Id. Like the present case, the motorcycle was not dangerous because of product failure but because its design required the use of a hazardous substance that was released during normal use. The gasoline fumes, not the motorcycle, actually caused the explosion which led to the harm. Kawasaki was required to warn about the hazards of gasoline leakage despite the fact that the company did not manufacture or supply the gasoline. Id. at 572-73. As in most vehicles, gasoline was an integral addition that rendered the product dangerous without an adequate warning about the hazards that can result from its use in the motorcycle as designed. Id. Similarly, the design of the evaporator required the use of insulation which would release a hazardous substance upon proper use.
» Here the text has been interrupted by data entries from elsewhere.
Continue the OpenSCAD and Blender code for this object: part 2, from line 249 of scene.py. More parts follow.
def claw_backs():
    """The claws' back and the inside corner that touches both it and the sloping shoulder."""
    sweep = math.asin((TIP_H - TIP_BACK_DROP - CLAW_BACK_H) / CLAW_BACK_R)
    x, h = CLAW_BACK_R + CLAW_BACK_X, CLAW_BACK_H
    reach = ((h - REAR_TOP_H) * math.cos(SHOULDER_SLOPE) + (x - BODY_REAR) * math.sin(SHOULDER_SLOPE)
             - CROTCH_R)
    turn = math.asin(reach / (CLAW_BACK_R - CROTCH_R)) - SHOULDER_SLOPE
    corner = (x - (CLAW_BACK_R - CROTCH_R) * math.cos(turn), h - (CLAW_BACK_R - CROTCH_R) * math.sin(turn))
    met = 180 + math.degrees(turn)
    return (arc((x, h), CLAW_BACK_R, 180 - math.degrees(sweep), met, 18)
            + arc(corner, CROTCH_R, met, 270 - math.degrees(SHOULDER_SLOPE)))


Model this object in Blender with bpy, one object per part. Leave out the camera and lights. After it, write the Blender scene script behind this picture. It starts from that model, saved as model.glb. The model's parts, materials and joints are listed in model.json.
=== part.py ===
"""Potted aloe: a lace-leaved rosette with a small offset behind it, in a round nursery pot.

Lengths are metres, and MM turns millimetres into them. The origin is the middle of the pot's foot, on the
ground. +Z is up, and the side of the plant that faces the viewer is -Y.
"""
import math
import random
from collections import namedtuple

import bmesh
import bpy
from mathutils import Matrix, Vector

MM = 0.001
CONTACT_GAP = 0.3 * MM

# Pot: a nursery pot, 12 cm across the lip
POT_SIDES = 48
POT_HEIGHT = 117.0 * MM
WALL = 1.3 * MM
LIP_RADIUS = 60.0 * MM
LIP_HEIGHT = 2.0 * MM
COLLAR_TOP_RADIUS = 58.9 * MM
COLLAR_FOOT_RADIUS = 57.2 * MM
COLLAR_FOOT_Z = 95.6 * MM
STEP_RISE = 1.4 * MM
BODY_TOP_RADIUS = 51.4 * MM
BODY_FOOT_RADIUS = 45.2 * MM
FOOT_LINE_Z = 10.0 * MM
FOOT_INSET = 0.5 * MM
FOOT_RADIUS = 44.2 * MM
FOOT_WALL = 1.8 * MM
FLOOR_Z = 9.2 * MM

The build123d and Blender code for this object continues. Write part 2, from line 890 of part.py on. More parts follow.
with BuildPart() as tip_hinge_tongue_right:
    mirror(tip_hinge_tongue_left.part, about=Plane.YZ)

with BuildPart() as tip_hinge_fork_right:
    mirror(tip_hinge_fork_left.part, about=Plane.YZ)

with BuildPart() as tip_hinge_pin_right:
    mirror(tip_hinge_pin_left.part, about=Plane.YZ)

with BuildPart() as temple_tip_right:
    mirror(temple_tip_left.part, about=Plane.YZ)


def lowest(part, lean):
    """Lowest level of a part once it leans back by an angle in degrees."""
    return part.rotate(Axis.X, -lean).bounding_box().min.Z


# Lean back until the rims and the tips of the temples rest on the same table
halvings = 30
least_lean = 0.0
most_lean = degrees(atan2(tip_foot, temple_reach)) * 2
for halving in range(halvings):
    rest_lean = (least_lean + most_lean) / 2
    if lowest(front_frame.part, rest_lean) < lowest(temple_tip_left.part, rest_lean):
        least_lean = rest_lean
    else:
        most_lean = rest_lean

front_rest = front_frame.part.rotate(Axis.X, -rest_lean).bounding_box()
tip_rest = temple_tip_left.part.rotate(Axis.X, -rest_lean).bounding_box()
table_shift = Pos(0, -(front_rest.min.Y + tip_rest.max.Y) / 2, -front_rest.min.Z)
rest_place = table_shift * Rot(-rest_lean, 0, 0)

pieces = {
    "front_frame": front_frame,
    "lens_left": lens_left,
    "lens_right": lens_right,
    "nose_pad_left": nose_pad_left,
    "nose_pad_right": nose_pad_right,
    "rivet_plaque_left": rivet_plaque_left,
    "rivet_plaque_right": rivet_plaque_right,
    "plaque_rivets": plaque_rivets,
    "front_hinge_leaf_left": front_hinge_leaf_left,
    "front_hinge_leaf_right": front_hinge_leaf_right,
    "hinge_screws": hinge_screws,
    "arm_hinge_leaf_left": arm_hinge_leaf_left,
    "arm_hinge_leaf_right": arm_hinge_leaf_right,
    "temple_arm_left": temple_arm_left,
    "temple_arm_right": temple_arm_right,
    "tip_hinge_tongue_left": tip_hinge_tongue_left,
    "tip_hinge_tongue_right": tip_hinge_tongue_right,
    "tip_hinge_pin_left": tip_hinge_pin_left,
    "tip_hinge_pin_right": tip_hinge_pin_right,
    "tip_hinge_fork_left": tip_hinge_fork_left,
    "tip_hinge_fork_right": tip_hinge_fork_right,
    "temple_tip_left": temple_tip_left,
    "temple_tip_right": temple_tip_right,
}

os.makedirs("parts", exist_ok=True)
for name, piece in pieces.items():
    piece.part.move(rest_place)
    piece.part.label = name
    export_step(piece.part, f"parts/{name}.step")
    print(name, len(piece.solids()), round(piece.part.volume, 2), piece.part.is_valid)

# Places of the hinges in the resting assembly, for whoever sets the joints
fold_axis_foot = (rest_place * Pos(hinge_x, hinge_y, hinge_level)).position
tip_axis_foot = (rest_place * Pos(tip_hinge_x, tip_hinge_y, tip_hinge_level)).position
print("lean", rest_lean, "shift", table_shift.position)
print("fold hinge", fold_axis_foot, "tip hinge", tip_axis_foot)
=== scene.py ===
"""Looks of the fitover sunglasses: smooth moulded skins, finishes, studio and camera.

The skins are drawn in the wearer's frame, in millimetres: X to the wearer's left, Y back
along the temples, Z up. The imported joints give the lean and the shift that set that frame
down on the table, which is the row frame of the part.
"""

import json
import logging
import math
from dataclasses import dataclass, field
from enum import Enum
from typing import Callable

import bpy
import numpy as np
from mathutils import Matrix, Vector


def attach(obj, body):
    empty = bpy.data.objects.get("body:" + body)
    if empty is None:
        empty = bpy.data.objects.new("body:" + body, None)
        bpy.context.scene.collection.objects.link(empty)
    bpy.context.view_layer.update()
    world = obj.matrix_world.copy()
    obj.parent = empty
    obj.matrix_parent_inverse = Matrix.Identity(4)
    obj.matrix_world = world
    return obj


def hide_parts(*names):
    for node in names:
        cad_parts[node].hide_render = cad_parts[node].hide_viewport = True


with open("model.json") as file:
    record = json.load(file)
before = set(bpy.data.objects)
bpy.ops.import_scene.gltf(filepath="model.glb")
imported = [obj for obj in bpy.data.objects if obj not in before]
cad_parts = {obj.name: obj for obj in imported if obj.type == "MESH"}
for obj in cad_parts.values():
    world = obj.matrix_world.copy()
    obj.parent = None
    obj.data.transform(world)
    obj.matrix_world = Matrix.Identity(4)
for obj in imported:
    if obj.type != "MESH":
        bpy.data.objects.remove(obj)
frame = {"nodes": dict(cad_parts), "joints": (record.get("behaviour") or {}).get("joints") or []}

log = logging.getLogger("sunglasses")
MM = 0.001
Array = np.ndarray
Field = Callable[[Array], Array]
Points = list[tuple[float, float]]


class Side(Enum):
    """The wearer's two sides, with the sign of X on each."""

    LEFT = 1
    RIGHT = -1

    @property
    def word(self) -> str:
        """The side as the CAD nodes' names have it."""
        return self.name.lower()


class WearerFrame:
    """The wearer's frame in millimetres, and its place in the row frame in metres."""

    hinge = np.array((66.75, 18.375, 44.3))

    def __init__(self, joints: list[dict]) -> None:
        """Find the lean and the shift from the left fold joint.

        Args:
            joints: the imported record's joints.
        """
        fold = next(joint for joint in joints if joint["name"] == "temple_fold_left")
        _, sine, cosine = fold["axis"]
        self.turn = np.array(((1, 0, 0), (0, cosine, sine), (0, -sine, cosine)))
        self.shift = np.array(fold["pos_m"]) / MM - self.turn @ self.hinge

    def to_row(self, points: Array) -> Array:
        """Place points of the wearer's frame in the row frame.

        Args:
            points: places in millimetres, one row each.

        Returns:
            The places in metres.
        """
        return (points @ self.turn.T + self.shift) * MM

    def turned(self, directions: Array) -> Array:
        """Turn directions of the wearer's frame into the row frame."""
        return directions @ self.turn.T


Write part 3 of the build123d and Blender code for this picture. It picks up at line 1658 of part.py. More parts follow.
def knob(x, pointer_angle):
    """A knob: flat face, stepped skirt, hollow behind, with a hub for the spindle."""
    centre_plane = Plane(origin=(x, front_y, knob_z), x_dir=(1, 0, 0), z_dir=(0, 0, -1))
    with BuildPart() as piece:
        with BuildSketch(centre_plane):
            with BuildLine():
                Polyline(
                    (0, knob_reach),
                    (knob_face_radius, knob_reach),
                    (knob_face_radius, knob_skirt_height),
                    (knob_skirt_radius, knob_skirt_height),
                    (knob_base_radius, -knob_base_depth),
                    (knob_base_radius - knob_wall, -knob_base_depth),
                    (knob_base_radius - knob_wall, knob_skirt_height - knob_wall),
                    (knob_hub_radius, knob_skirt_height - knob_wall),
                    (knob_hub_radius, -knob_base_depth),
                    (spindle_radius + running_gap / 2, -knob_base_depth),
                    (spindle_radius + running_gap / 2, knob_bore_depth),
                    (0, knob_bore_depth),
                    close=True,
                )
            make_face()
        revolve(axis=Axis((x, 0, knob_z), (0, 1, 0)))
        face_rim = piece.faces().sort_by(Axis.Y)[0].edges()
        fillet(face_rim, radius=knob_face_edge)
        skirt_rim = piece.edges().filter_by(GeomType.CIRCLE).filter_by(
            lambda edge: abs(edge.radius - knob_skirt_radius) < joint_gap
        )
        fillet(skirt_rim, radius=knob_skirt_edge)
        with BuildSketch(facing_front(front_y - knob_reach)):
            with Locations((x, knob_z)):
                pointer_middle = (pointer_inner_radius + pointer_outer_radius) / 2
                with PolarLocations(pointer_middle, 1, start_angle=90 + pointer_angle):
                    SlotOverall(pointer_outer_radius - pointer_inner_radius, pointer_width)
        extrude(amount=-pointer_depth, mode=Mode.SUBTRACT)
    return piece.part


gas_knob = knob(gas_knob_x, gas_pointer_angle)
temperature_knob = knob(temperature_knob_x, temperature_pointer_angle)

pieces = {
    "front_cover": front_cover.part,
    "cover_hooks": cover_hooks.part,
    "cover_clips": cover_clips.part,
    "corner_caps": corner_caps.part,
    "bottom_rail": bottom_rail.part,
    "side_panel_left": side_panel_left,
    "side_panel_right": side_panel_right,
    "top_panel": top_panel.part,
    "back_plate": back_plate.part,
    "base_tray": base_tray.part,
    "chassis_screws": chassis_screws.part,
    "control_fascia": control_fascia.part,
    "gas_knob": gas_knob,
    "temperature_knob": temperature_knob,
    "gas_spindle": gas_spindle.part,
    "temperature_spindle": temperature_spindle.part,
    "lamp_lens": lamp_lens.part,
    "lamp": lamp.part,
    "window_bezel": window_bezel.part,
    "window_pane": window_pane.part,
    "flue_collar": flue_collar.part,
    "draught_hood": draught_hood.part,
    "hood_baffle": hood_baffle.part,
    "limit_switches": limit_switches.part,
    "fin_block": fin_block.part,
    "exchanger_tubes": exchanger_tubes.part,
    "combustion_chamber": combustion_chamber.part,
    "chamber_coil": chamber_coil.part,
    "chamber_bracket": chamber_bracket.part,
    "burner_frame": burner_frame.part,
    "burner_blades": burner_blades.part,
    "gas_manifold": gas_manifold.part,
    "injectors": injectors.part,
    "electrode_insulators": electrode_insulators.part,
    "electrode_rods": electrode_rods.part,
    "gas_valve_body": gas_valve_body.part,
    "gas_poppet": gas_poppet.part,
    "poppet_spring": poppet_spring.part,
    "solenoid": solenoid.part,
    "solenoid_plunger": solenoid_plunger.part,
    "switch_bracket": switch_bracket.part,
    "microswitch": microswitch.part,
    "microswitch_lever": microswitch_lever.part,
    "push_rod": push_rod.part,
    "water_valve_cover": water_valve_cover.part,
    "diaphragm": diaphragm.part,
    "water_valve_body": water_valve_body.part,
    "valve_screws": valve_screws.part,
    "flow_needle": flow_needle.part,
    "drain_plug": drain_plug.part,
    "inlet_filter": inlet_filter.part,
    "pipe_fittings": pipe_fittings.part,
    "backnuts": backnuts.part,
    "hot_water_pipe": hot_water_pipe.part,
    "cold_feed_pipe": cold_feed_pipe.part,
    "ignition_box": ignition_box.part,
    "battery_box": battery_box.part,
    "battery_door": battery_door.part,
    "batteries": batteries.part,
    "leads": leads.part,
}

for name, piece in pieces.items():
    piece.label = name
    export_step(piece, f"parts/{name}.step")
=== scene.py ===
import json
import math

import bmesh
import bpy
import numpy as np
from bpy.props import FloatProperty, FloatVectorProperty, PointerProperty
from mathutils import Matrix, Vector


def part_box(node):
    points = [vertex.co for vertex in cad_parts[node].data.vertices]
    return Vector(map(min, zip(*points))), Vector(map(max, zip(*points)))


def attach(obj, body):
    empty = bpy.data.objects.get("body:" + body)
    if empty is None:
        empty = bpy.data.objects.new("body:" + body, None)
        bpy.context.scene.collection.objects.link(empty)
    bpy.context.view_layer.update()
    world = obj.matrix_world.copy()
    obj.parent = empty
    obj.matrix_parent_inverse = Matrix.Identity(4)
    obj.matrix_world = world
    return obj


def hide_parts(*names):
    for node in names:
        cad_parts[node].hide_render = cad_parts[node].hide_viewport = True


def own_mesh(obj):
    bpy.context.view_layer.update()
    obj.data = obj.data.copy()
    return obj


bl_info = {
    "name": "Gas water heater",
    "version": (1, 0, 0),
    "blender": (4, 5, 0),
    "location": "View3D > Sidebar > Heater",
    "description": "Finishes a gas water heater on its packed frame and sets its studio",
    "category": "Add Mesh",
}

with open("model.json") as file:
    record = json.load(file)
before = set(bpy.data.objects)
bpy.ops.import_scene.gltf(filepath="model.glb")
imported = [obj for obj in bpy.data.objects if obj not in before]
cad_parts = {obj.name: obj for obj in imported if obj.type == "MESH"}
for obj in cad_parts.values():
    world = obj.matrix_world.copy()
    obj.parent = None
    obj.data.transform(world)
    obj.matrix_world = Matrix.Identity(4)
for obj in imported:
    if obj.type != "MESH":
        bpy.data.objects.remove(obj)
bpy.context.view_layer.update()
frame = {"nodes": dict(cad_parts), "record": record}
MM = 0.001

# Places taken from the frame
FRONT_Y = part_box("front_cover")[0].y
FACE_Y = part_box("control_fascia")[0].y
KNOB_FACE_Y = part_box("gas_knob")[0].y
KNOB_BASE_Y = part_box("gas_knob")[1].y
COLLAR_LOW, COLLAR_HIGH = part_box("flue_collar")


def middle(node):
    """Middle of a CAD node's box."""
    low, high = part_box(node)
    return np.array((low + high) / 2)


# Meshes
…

¶26 We hold that when a product requires the use of another product and the two together cause a release of a hazardous substance, the manufacturer has a duty to warn about the inherent dangers. Griseom Russell had a duty to warn about the dangers of respirable asbestos released *32during the reasonable use of its product.3 As a result, we reverse the summary judgment and remand the case for further proceedings.

¶27 Finally, we note that we are not finding that Viad was liable for negligence or strict liability as this is for the trial court to decide upon remand. We merely determine that based on the record presented, there was a duty to warn under both theories.

Coleman and Baker, JJ., concur.

Reconsideration denied March 23, 2007.

Review granted at 162 Wn.2d 1011 (2008).

The evaporator was manufactured by Griscom Russell. Viad is the alleged successor to Griscom Russell. The issue of Viad’s corporate successor liability for Griscom Russell’s products was a contentious issue at the trial court and was not granted summary judgment. Successor liability is not before the court and will be assumed for purposes of this appeal.

Simonetta argues that foreseeability of the injury created the duty to warn. Foreseeability does not create a duty but sets limits once a duty is established. “A manufacturer’s duty to use ordinary care is bounded by the foreseeable range of danger.” Koker, 60 Wn. App. at 480. Once a duty is found to exist, the jury decides foreseeability by determining whether the harm was within the foreseeable scope of risk. Rikstad v. Holmberg, 76 Wn.2d 265, 270, 456 P.2d 355 (1969). The duty to warn workers like Simonetta arises from the requirement of ordinary care to warn users of a known danger.

The parties have not asked us to address whether any temporal limitations may apply to a retroactive application of the duty to warn.